Technorati Authority is the number of blogs linking to a website in the last six months. The higher the number, the more Technorati Authority the blog has.

It is important to note that we measure the number of blogs, rather than the number of links. So, if a blog links to your blog many times, it still only count as +1 toward your authority. Of course, new links mean the +1 will last another 180 days.

OTB has an “Authority” score of 2,472 and a “Rank” of 333, derived from 23,526 links over the past 180 days. Looking at a random sample of top blogs whose names popped into my head, it seems that “Authority” is roughly a tenth the number of incoming links across the board.

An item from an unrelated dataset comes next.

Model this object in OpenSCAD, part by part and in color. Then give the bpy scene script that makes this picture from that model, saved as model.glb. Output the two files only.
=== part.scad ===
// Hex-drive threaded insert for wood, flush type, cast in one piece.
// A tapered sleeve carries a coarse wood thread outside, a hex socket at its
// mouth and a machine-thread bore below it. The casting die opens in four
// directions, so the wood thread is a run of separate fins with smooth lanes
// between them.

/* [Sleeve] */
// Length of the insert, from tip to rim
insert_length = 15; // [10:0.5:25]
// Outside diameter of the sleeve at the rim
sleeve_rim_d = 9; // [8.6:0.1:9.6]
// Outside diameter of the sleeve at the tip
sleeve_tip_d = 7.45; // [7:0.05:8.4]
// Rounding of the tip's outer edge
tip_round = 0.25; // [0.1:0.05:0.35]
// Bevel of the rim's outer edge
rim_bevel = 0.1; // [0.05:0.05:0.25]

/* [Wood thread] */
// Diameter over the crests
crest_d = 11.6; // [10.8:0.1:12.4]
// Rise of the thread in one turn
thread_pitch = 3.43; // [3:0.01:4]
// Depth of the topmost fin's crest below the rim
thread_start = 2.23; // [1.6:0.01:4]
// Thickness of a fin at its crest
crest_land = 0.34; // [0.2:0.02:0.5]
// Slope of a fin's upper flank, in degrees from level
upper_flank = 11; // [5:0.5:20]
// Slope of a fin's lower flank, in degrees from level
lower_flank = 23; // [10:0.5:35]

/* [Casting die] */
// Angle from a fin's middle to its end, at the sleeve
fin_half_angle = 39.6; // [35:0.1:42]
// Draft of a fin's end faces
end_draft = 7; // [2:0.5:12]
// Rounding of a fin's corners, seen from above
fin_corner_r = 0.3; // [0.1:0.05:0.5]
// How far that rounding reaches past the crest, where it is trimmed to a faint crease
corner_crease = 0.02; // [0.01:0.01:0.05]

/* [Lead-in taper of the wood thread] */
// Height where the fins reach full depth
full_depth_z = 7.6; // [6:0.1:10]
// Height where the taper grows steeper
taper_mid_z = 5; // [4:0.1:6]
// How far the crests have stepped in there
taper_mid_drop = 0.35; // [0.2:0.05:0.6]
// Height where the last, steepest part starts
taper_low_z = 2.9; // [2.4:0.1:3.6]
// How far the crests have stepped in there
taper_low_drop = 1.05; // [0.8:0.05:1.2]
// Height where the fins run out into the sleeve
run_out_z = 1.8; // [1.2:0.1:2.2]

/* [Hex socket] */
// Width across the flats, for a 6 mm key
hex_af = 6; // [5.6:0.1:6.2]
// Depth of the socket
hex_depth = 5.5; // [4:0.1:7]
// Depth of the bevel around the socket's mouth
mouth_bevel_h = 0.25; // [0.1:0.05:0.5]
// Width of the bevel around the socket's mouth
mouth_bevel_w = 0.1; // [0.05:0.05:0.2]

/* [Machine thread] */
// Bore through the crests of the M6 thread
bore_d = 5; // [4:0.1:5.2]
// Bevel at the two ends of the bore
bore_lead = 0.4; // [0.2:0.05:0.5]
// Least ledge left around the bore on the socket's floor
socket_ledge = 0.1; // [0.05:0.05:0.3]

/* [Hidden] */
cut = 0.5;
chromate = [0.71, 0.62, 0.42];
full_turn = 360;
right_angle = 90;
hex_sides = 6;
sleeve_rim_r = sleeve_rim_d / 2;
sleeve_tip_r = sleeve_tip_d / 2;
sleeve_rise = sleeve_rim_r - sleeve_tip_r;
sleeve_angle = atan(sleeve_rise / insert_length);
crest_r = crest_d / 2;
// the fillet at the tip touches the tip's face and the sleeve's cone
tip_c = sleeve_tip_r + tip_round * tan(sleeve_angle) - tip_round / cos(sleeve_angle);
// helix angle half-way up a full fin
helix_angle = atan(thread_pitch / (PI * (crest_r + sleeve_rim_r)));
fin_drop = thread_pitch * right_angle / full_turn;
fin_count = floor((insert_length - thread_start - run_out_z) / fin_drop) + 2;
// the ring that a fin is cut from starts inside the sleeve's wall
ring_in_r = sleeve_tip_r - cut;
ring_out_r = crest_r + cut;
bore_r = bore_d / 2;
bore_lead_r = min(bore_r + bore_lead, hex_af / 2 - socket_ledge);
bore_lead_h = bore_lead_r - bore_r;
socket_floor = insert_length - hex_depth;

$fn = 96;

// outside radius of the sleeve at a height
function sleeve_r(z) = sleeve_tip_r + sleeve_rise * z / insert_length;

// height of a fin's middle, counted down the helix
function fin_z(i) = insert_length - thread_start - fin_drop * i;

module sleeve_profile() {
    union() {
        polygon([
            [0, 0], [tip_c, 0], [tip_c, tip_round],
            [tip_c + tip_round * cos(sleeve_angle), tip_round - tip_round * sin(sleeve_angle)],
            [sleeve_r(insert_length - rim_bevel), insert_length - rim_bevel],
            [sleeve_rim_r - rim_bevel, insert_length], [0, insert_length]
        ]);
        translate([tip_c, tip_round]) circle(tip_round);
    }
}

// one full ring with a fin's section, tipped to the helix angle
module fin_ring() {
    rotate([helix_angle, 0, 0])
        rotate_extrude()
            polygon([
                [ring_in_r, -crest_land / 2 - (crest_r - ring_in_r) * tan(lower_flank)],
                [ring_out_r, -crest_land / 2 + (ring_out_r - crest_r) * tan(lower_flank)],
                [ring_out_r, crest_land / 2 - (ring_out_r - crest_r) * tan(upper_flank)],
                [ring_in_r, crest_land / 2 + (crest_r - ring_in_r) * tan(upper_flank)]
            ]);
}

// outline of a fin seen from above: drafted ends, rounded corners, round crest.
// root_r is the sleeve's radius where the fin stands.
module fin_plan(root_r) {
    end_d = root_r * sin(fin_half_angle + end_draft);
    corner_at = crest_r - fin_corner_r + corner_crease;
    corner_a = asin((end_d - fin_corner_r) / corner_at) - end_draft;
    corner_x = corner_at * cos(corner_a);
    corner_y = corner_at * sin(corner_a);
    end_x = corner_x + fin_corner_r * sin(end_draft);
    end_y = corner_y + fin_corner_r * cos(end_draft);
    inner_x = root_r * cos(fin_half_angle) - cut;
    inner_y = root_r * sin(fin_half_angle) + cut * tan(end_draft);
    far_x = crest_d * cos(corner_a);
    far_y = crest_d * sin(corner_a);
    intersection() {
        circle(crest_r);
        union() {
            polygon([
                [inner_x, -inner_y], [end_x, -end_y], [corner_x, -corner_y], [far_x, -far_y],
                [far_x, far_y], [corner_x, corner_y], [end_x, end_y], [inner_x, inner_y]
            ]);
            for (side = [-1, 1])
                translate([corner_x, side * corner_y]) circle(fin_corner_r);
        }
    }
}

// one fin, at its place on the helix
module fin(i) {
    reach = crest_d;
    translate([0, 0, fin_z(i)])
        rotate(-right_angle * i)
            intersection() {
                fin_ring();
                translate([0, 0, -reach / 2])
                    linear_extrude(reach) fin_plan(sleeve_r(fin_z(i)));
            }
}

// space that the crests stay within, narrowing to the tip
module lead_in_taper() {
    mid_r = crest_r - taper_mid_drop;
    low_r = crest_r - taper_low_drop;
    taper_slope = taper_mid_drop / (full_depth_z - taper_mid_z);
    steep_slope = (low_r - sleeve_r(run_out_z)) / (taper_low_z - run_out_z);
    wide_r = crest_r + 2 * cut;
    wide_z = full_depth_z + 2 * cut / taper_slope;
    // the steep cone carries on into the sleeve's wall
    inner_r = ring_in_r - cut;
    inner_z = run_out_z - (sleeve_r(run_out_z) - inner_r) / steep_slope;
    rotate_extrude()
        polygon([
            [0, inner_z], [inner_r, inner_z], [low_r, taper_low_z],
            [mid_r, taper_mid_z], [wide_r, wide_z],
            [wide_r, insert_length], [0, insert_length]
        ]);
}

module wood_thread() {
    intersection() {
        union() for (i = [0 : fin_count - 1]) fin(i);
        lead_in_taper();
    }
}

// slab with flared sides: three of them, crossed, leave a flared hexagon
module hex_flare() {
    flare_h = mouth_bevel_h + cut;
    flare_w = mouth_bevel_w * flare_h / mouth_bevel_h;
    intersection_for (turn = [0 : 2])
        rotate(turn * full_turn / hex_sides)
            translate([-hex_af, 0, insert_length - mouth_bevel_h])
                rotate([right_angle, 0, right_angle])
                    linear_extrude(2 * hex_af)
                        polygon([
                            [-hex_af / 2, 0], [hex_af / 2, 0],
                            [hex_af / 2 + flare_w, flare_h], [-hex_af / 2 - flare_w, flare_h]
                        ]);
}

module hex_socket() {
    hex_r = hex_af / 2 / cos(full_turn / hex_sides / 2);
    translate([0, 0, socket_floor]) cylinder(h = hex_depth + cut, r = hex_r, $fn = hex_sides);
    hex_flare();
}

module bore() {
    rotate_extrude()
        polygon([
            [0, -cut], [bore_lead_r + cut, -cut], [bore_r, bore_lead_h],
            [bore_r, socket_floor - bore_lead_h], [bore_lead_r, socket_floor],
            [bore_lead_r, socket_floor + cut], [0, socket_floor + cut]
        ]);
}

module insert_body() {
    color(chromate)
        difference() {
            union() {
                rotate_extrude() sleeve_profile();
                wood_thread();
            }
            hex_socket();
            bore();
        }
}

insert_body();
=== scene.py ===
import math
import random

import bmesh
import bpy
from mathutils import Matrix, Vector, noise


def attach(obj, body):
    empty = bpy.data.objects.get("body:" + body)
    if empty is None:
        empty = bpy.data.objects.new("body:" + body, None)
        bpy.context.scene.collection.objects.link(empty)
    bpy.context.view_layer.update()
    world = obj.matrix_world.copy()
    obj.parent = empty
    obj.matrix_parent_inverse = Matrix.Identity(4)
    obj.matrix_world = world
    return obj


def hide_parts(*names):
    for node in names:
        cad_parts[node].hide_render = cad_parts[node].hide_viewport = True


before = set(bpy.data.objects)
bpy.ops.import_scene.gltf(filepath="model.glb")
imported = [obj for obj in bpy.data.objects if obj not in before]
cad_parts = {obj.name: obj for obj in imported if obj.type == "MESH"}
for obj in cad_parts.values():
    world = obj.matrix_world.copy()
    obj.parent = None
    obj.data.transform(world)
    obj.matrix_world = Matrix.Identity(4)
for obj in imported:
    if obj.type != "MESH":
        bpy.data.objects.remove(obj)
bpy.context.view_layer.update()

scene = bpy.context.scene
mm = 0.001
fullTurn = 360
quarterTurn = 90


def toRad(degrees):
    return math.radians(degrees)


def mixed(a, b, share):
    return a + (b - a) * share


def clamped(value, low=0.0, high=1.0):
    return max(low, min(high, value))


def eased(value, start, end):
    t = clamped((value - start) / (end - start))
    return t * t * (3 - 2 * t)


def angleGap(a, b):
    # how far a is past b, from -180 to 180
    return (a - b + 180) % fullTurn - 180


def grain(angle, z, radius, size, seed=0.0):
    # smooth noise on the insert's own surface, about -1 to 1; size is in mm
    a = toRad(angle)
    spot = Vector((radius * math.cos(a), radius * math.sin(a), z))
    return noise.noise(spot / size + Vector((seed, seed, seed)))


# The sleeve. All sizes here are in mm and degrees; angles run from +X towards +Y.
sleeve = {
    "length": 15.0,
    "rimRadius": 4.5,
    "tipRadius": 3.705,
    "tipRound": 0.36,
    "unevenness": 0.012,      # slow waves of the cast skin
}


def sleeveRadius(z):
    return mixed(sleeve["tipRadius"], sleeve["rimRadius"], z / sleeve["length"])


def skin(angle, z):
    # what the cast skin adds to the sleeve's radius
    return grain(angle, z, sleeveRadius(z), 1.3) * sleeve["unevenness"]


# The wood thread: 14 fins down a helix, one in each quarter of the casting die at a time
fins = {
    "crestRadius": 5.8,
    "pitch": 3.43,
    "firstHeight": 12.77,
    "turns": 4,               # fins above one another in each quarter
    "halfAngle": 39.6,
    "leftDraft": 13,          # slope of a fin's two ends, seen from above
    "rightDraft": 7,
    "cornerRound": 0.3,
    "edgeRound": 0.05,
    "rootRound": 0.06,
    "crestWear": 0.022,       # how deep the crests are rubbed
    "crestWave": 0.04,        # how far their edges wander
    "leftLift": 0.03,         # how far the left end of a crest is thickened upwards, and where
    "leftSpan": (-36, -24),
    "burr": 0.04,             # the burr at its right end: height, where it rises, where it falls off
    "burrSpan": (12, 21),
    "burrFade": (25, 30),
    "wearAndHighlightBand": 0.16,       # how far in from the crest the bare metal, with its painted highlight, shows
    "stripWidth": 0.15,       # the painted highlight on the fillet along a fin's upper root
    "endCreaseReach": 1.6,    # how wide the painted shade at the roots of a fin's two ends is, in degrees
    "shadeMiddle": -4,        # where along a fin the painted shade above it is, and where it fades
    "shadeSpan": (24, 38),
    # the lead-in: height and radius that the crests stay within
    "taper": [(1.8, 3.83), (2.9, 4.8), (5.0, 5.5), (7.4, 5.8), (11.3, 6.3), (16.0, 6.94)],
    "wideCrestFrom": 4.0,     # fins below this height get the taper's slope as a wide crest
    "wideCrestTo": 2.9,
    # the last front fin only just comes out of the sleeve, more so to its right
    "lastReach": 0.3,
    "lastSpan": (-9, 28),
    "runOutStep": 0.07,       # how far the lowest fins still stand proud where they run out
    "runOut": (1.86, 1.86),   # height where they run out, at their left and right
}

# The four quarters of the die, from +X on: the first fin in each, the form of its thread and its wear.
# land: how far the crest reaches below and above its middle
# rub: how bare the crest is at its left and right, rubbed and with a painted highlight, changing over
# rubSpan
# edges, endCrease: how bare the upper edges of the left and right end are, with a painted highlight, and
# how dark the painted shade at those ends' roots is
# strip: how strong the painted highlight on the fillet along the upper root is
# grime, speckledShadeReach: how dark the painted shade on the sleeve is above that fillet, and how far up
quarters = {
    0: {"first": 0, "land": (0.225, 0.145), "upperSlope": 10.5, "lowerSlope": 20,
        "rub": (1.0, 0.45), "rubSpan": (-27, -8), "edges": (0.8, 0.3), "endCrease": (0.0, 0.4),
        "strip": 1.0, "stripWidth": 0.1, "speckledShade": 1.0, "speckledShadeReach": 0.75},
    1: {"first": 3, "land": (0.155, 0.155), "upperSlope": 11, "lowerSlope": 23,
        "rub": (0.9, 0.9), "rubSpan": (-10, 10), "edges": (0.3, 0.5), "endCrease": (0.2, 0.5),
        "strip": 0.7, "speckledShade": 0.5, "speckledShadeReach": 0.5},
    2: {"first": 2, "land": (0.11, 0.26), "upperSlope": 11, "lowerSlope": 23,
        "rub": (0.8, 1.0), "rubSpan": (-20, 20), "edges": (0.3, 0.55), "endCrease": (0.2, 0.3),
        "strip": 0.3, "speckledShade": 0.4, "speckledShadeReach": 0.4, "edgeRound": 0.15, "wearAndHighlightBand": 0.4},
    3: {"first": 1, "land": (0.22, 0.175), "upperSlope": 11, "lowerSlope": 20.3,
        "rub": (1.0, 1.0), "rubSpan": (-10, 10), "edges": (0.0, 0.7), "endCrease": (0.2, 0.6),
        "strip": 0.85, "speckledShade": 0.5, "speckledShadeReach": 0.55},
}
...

Matt Mullenweg wishes there were “a little more secret sauce” behind the Authority score, rather than a single count. Indeed, since this score can be heavily influenced by permanent links such as in blogrolls, site templates, and mandatory links to software developers and the like, it’s not quite clear what the number reflects. It’s likely that “Authority” is not a good description, though.

FILED UNDER: Blogosphere, OTB History,
James Joyner
About James Joyner
James Joyner is Professor and Department Head of Security Studies at Marine Corps University's Command and Staff College. He's a former Army officer and Desert Storm veteran. Views expressed here are his own. Follow James on Twitter @DrJJoyner.

Comments

  1. Dave Schuler says:

    Indeed, since this score can be heavily influenced by permanent links such as in blogrolls, site templates, and mandatory links to software developers and the like, it’s not quite clear what the number reflects.

    Age, mostly. Created before 2004.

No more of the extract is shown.